Conventional wisdom warns: "Do not invest more than you can afford to lose." A good strategy can protect you from losing even that amount you CAN affords to lose by protecting you from knee-jerk reactions.

Most new traders are affected by the dual demons of stock trading: Fear and Greed. Fear causes you to sell stocks at the wrong time, and greed causes you to buy stocks at the wrong time, or hold on to them for too long. Let's take a short look at the three most common strategies and see what they are all about.

What is Day Trading?

Day traders buy and sell stocks the same day. The hope to take advantage of sometimes tiny up or down ticks in a stocks price as the trading day unfolds. Their goal, at the end of the day, is to own nothing and to have made a profit.

Day trading is very risky and not for the amateur or faint of heart. One bad move can easily rack up thousands of dollars in losses. Some people are addicted to day trading which, in many way, is like any other gambling disease.

There are hundreds of books on the subject of day trading, as well as training classes and software programs all designed to give the day trader an edge in a rapidly changing market.

What is Swing Trading?

Swing Trading is named after the strategies of taking advantage of brief price swings in strongly trending stocks and riding the momentum in the trends' direction. That is, buying if the trend is up or selling short if the trend is down. This if often called "riding the direction of the trend".

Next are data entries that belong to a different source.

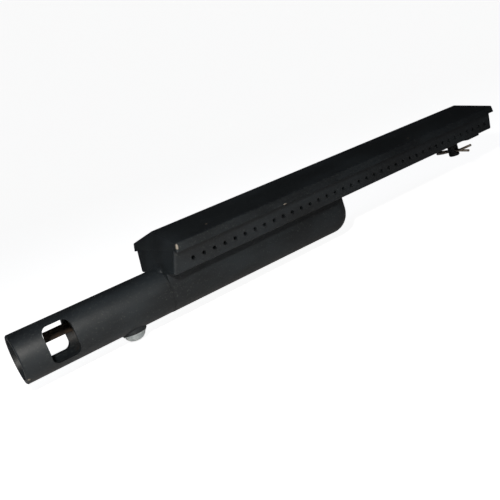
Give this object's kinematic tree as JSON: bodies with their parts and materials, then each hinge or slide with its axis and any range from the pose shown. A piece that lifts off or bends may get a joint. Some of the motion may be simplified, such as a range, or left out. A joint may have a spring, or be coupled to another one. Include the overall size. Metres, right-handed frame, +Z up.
{
  "type": "gas bar burner assembly",
  "caption": "Cast-iron bar burner for gas: a venturi tube with air windows and a sliding shutter feeds a long ported head under a gabled cap, with a cross-pinned mounting stud.",
  "frame": {"origin": "centre of the gas inlet, at the mouth of the venturi tube", "axes": "+X along the tube towards the ported head, +Z up towards the ridge of the cap, +Y across, the split pin's eye on that side"},
  "size_m": [0.4372, 0.072, 0.0622],
  "materials": {
    "body_iron": "as-cast, satin black heat-resistant paint",
    "cap_iron": "as-cast, satin black heat-resistant paint",
    "seal_fibre": "pressed fibre gasket",
    "cap_screw_steel": "black-oxide steel",
    "shutter_steel": "bare steel, brown with heat",
    "lock_screw_zinc": "zinc plated",
    "lock_washer_zinc": "zinc plated",
    "stud_steel": "steel, painted over with the casting",
    "pin_steel": "bare drawn wire, lightly browned"
  },
  "bodies": {
    "burner": {"burner_body": "body_iron", "burner_cap": "cap_iron", "cap_seal": "seal_fibre", "cap_screws": "cap_screw_steel", "mounting_stud": "stud_steel"},
    "shutter": {"shutter_sleeve": "shutter_steel"},
    "washer": {"lock_washer": "lock_washer_zinc"},
    "screw": {"lock_screw": "lock_screw_zinc"},
    "pin": {"split_pin": "pin_steel"}
  },
  "joints": [
    {"name": "shutter_slide", "type": "slide", "parent": "burner", "child": "shutter", "axis": [-1, 0, 0], "range_m": [0, 0.024]},
    {"name": "lock_feed", "type": "slide", "parent": "burner", "child": "washer", "axis": [0, 0, -1], "range_m": [0, 0.0025]},
    {"name": "lock_turn", "type": "hinge", "parent": "washer", "child": "screw", "pos_m": [0.0723, 0, -0.018], "axis": [0, 0, -1], "range_deg": [0, 720]},
    {"name": "pin_swivel", "type": "hinge", "parent": "burner", "child": "pin", "pos_m": [0.4143, 0, 0.0007], "axis": [0, 1, 0], "continuous": true}
  ],
  "couplings": [
    {"joint": "lock_turn", "follows": "lock_feed", "rad_per_m": 5026.5}
  ]
}
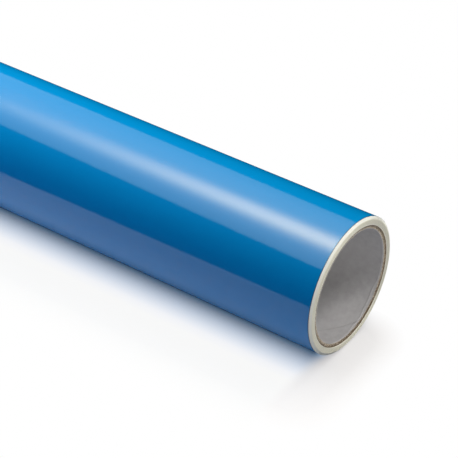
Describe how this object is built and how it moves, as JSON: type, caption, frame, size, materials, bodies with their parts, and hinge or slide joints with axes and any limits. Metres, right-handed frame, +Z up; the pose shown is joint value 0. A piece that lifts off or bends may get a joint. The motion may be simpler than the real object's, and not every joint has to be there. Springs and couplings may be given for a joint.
{
  "type": "roll of sign vinyl",
  "caption": "Long roll of glossy self-adhesive film on a release liner, wound film side out on a paperboard core; the tail unrolls and the film edge peels off its liner.",
  "frame": {"origin": "centre of the core's bore, halfway along the roll", "axes": "+X along the roll's axis, out of one end of the bore; +Z up with the roll lying on its side; +Y to the rear, the side where the web's tail ends"},
  "size_m": [0.61, 0.0926, 0.0924],
  "materials": {
    "vinyl_film": "gloss",
    "adhesive": "clear, tacky",
    "release_liner": "smooth, silicone coated",
    "core_lining": "matt recycled paper",
    "core_board": "cut chipboard",
    "core_cover": "kraft paper",
    "start_tape": "double-sided tissue tape",
    "tail_tape": "translucent tape"
  },
  "bodies": {
    "wound_roll": {"core_lining_ply": "core_lining", "core_board_ply_1": "core_board", "core_board_ply_2": "core_board", "core_board_ply_3": "core_board", "core_cover_ply": "core_cover", "start_tape": "start_tape", "wound_liner": "release_liner", "wound_adhesive": "adhesive", "wound_film": "vinyl_film", "outer_liner": "release_liner", "outer_adhesive": "adhesive", "outer_film": "vinyl_film"},
    "tail_stretch_1": {"tail_liner_1": "release_liner", "tail_adhesive_1": "adhesive", "tail_film_1": "vinyl_film"},
    "tail_stretch_2": {"tail_liner_2": "release_liner", "tail_adhesive_2": "adhesive", "tail_film_2": "vinyl_film"},
    "tail_stretch_3": {"tail_liner_3": "release_liner", "tail_adhesive_3": "adhesive", "tail_film_3": "vinyl_film"},
    "tail_stretch_4": {"tail_liner_4": "release_liner", "tail_adhesive_4": "adhesive", "tail_film_4": "vinyl_film"},
    "tail_stretch_5": {"tail_liner_5": "release_liner", "tail_adhesive_5": "adhesive", "tail_film_5": "vinyl_film"},
    "tail_stretch_6": {"tail_liner_6": "release_liner", "tail_adhesive_6": "adhesive", "tail_film_6": "vinyl_film"},
    "film_edge": {"peel_adhesive": "adhesive", "peel_film": "vinyl_film", "tail_tape_1": "tail_tape", "tail_tape_2": "tail_tape", "tail_tape_3": "tail_tape"}
  },
  "joints": [
    {"name": "unroll_1", "type": "hinge", "parent": "wound_roll", "child": "tail_stretch_1", "pos_m": [0, 0.031, 0.03443], "axis": [1, 0, 0], "range_deg": [0, 12], "stiffness_Nm_per_rad": 0.004},
    {"name": "unroll_2", "type": "hinge", "parent": "tail_stretch_1", "child": "tail_stretch_2", "pos_m": [0, 0.03748, 0.02723], "axis": [1, 0, 0], "range_deg": [0, 12], "stiffness_Nm_per_rad": 0.004},
    {"name": "unroll_3", "type": "hinge", "parent": "tail_stretch_2", "child": "tail_stretch_3", "pos_m": [0, 0.04232, 0.01884], "axis": [1, 0, 0], "range_deg": [0, 12], "stiffness_Nm_per_rad": 0.004},
    {"name": "unroll_4", "type": "hinge", "parent": "tail_stretch_3", "child": "tail_stretch_4", "pos_m": [0, 0.04532, 0.00963], "axis": [1, 0, 0], "range_deg": [0, 12], "stiffness_Nm_per_rad": 0.004},
    {"name": "unroll_5", "type": "hinge", "parent": "tail_stretch_4", "child": "tail_stretch_5", "pos_m": [0, 0.04633, 0], "axis": [1, 0, 0], "range_deg": [0, 12], "stiffness_Nm_per_rad": 0.004},
    {"name": "unroll_6", "type": "hinge", "parent": "tail_stretch_5", "child": "tail_stretch_6", "pos_m": [0, 0.04531, -0.00966], "axis": [1, 0, 0], "range_deg": [0, 12], "stiffness_Nm_per_rad": 0.004},
    {"name": "film_peel", "type": "hinge", "parent": "tail_stretch_6", "child": "film_edge", "pos_m": [0, 0.04495, -0.01124], "axis": [1, 0, 0], "range_deg": [0, 150], "stiffness_Nm_per_rad": 0.004}
  ],
  "couplings": [
    {"joint": "unroll_2", "follows": "unroll_1", "ratio": 1},
    {"joint": "unroll_3", "follows": "unroll_1", "ratio": 1},
    {"joint": "unroll_4", "follows": "unroll_1", "ratio": 1},
    {"joint": "unroll_5", "follows": "unroll_1", "ratio": 1},
    {"joint": "unroll_6", "follows": "unroll_1", "ratio": 1}
  ]
}
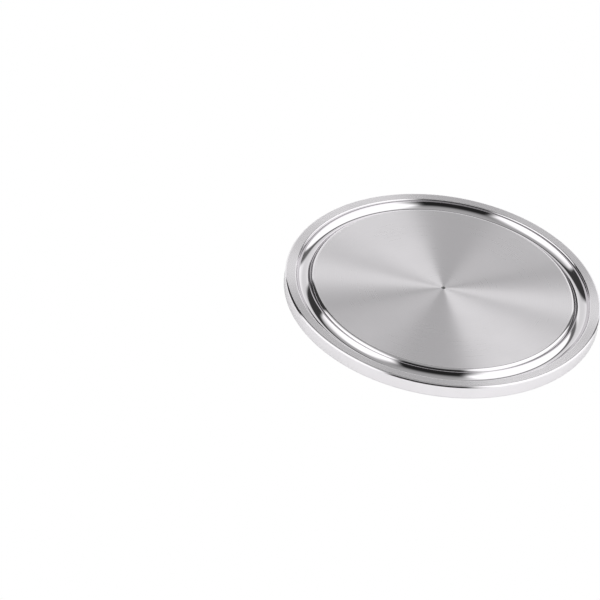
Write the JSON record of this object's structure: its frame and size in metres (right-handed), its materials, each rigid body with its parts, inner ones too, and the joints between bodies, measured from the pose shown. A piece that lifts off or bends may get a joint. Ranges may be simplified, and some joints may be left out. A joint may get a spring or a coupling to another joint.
{
  "type": "blind flange",
  "caption": "Solid round blind flange for a sanitary clamp union, with a turned sealing face, a half-round gasket groove and a bevelled back for the clamp's jaws.",
  "frame": {"origin": "centre of the sealing face, on the flange's axis", "axes": "+Z along the flange's axis, out of the sealing face, towards the ferrule that it closes; X and Y are free, because the flange is round"},
  "size_m": [0.064, 0.064, 0.0063],
  "materials": {
    "stainless_steel": "turned and polished"
  },
  "bodies": {
    "root": {"blind_flange": "stainless_steel"}
  },
  "joints": []
}
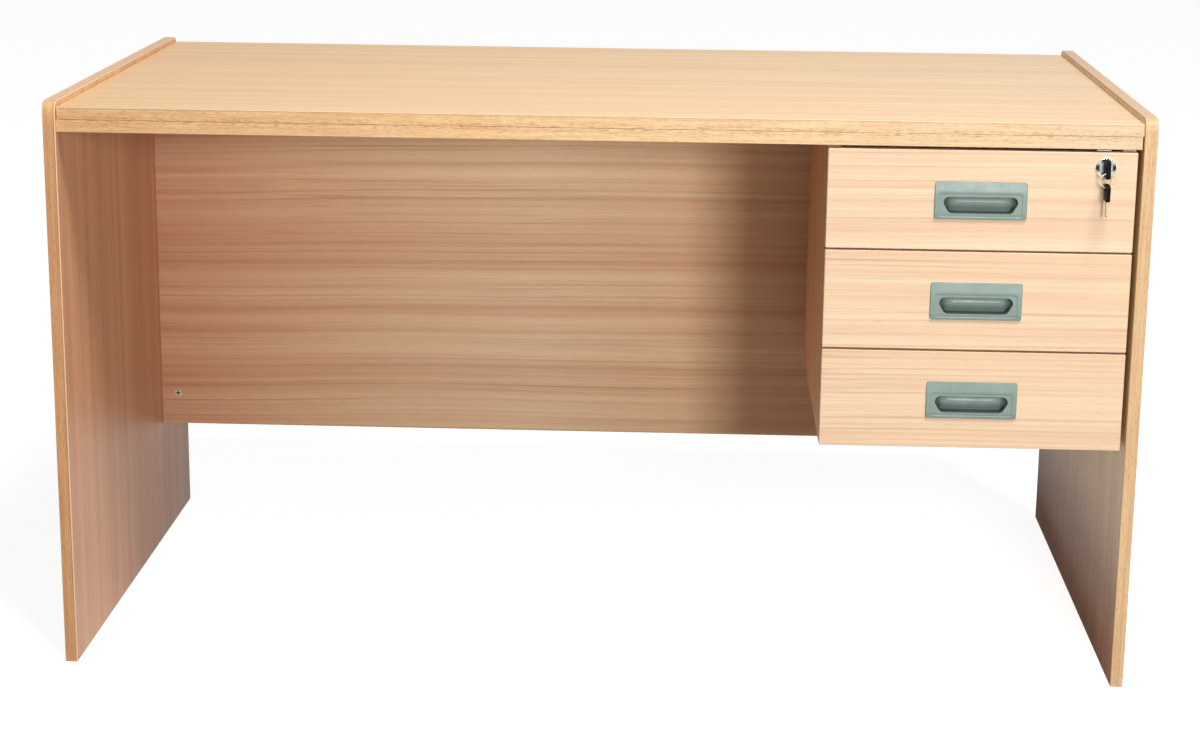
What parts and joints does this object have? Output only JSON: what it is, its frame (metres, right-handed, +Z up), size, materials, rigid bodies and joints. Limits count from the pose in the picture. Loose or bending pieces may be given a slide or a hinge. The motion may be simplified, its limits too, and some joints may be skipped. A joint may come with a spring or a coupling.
{
  "type": "desk",
  "caption": "Computer desk in pale wood-look board: slab sides, double-thick top, set-back modesty panel and a hanging pedestal of drawers with recessed pulls and a lock",
  "frame": {"origin": "on the floor, at the middle of the bottom of the overall bounding box, which the key and its ring reach out of at the front", "axes": "+X to the right as seen from the front, along the desk's width; -Y to the front, where the drawers open; +Z up"},
  "size_m": [1.4, 0.7756, 0.75],
  "materials": {
    "laminate": "warm pale maple-look laminate, satin, straight grain",
    "edge_band": "2 mm edge band printed to match the laminate",
    "drawer_board": "plain pale board, matte",
    "steel_slide": "zinc-plated pressed steel",
    "zinc_fitting": "bright zinc, satin",
    "beech_dowel": "raw beech",
    "sage_plastic": "grey-green moulded plastic, satin",
    "chrome_lock": "polished chrome plate",
    "key_steel": "nickel-plated, fine brushed",
    "black_plastic": "black moulded plastic, satin"
  },
  "bodies": {
    "desk": {"left_side_panel": "laminate", "right_side_panel": "laminate", "left_side_edge_band": "edge_band", "right_side_edge_band": "edge_band", "desktop_upper_board": "laminate", "desktop_lower_board": "laminate", "desktop_edge_bands": "edge_band", "modesty_panel": "laminate", "modesty_edge_band": "edge_band", "cam_locks": "zinc_fitting", "cam_bolts": "zinc_fitting", "wooden_dowels": "beech_dowel", "lamination_screws": "zinc_fitting", "lock_strike_plate": "zinc_fitting", "pedestal_left_side": "laminate", "pedestal_right_side": "laminate", "pedestal_bottom": "laminate", "pedestal_back": "drawer_board", "pedestal_rear_rail": "laminate", "pedestal_brackets": "zinc_fitting", "pedestal_screws": "zinc_fitting", "slide_screws": "zinc_fitting", "upper_cabinet_slides": "steel_slide", "middle_cabinet_slides": "steel_slide", "lower_cabinet_slides": "steel_slide"},
    "upper_drawer": {"upper_drawer_front": "laminate", "upper_drawer_handle": "sage_plastic", "upper_drawer_left_side": "drawer_board", "upper_drawer_right_side": "drawer_board", "upper_drawer_back": "drawer_board", "upper_drawer_bottom": "drawer_board", "upper_drawer_slides": "steel_slide", "upper_drawer_fixings": "zinc_fitting", "lock_housing": "chrome_lock"},
    "upper_cages": {"upper_ball_cages": "steel_slide"},
    "middle_drawer": {"middle_drawer_front": "laminate", "middle_drawer_handle": "sage_plastic", "middle_drawer_left_side": "drawer_board", "middle_drawer_right_side": "drawer_board", "middle_drawer_back": "drawer_board", "middle_drawer_bottom": "drawer_board", "middle_drawer_slides": "steel_slide", "middle_drawer_fixings": "zinc_fitting"},
    "middle_cages": {"middle_ball_cages": "steel_slide"},
    "lower_drawer": {"lower_drawer_front": "laminate", "lower_drawer_handle": "sage_plastic", "lower_drawer_left_side": "drawer_board", "lower_drawer_right_side": "drawer_board", "lower_drawer_back": "drawer_board", "lower_drawer_bottom": "drawer_board", "lower_drawer_slides": "steel_slide", "lower_drawer_fixings": "zinc_fitting"},
    "lower_cages": {"lower_ball_cages": "steel_slide"},
    "lock_plug": {"lock_plug": "chrome_lock"},
    "lock_bolt": {"lock_bolt": "zinc_fitting"},
    "key": {"key_blade": "key_steel", "key_bow": "black_plastic"},
    "key_ring": {"key_ring": "key_steel"},
    "spare_key": {"spare_key_blade": "key_steel", "spare_key_bow": "black_plastic"}
  },
  "joints": [
    {"name": "upper_drawer_slide", "type": "slide", "parent": "desk", "child": "upper_drawer", "axis": [0, -1, 0], "range_m": [0, 0.3]},
    {"name": "upper_cage_roll", "type": "slide", "parent": "desk", "child": "upper_cages", "axis": [0, -1, 0], "range_m": [0, 0.15]},
    {"name": "middle_drawer_slide", "type": "slide", "parent": "desk", "child": "middle_drawer", "axis": [0, -1, 0], "range_m": [0, 0.3]},
    {"name": "middle_cage_roll", "type": "slide", "parent": "desk", "child": "middle_cages", "axis": [0, -1, 0], "range_m": [0, 0.15]},
    {"name": "lower_drawer_slide", "type": "slide", "parent": "desk", "child": "lower_drawer", "axis": [0, -1, 0], "range_m": [0, 0.3]},
    {"name": "lower_cage_roll", "type": "slide", "parent": "desk", "child": "lower_cages", "axis": [0, -1, 0], "range_m": [0, 0.15]},
    {"name": "lock_turn", "type": "hinge", "parent": "upper_drawer", "child": "lock_plug", "pos_m": [0.6385, -0.35623, 0.6872], "axis": [0, 1, 0], "range_deg": [0, 90]},
    {"name": "lock_bolt_lift", "type": "slide", "parent": "upper_drawer", "child": "lock_bolt", "axis": [0, 0, 1], "range_m": [0, 0.00848]},
    {"name": "key_withdraw", "type": "slide", "parent": "lock_plug", "child": "key", "axis": [0, -1, 0], "range_m": [0, 0.018]},
    {"name": "key_ring_swing", "type": "hinge", "parent": "key", "child": "key_ring", "pos_m": [0.6385, -0.37602, 0.6839], "axis": [-1, 0, 0], "range_deg": [-5, 60]},
    {"name": "spare_key_swing", "type": "hinge", "parent": "key_ring", "child": "spare_key", "pos_m": [0.6385, -0.37602, 0.6651], "axis": [-1, 0, 0], "range_deg": [-5, 40]}
  ],
  "couplings": [
    {"joint": "upper_cage_roll", "follows": "upper_drawer_slide", "ratio": 0.5},
    {"joint": "middle_cage_roll", "follows": "middle_drawer_slide", "ratio": 0.5},
    {"joint": "lower_cage_roll", "follows": "lower_drawer_slide", "ratio": 0.5},
    {"joint": "lock_bolt_lift", "follows": "lock_turn", "m_per_rad": 0.0054019}
  ]
}
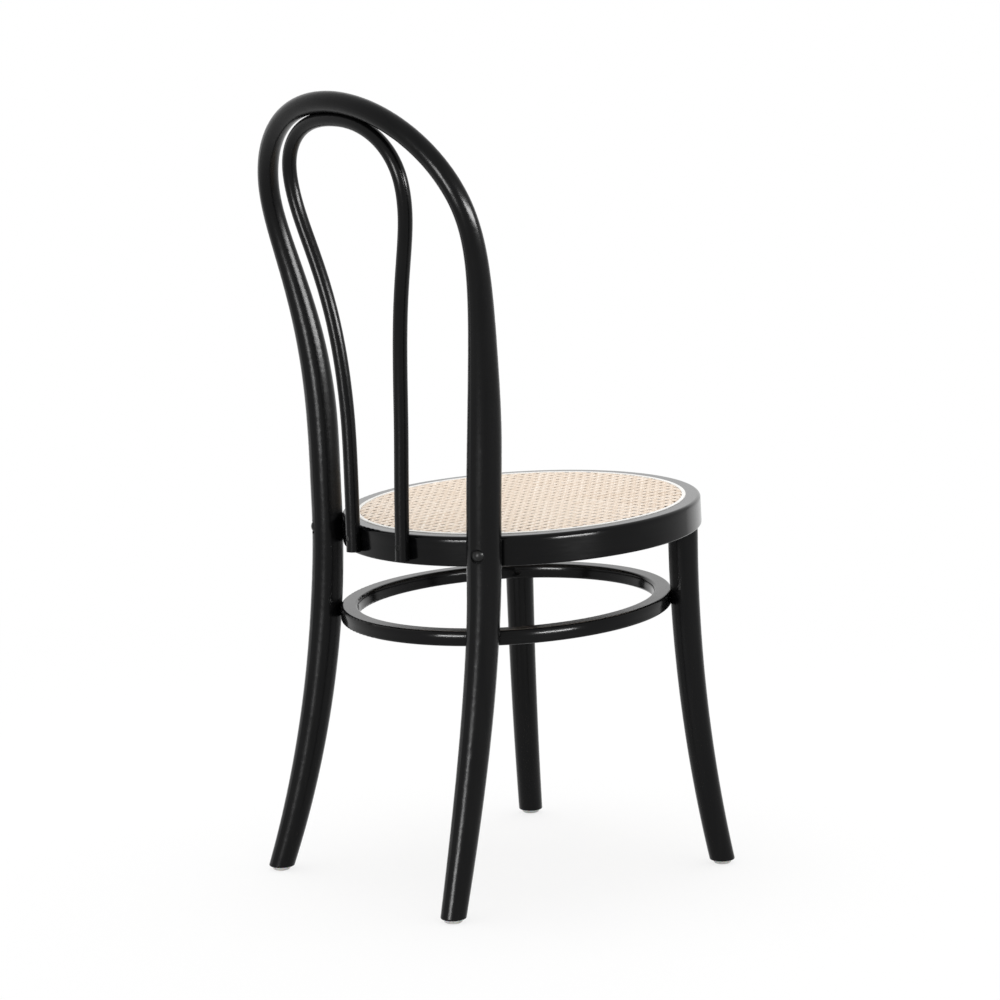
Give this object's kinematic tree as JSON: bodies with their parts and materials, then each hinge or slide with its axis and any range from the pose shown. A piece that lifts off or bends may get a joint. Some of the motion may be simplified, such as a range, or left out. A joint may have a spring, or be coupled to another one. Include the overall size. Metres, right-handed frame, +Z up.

If you know what you are looking for, swing trading is much safer than day trading. You still get the potential gains of day trading without the minute-by-minute pressure. Swing traders hold their stocks for days or, sometimes weeks, as they watch the trend play out. Swing trading, also known as momentum investing, because you only take ownership in stocks that are making major moves. Swing trading can help you quickly build equity by rolling your money over rapidly and there is never a shortage of new opportunity.

What is Position Trading?

On the other hand, position trading (also known as investing) involves taking a position in a stock with an objective of holding onto that position for a time frame that may vary between a few days and a few months in return for a larger than normal gain. Position traders or investors generally trade the long term or secular trends and are not concerned with the day to day market volatility.

The fastest and most risk free way to make money in the markets is to identify a change of trend in the market as early as possible, take your position, ride the trend and close your position shortly after the trend reverses. In their most basic form, market trends are either "up", "down", or "sideways". Usually position traders will buy into an up trend, sell into a down trend, and stay out of the market when it isn't doing either (moving sideways).

Each of these strategies require the trader to be cautious, aware, and respectful of the market's awesome power to drain your equity account in a minute! Don't take the plunge until you have the knowledge to get you through the tough times.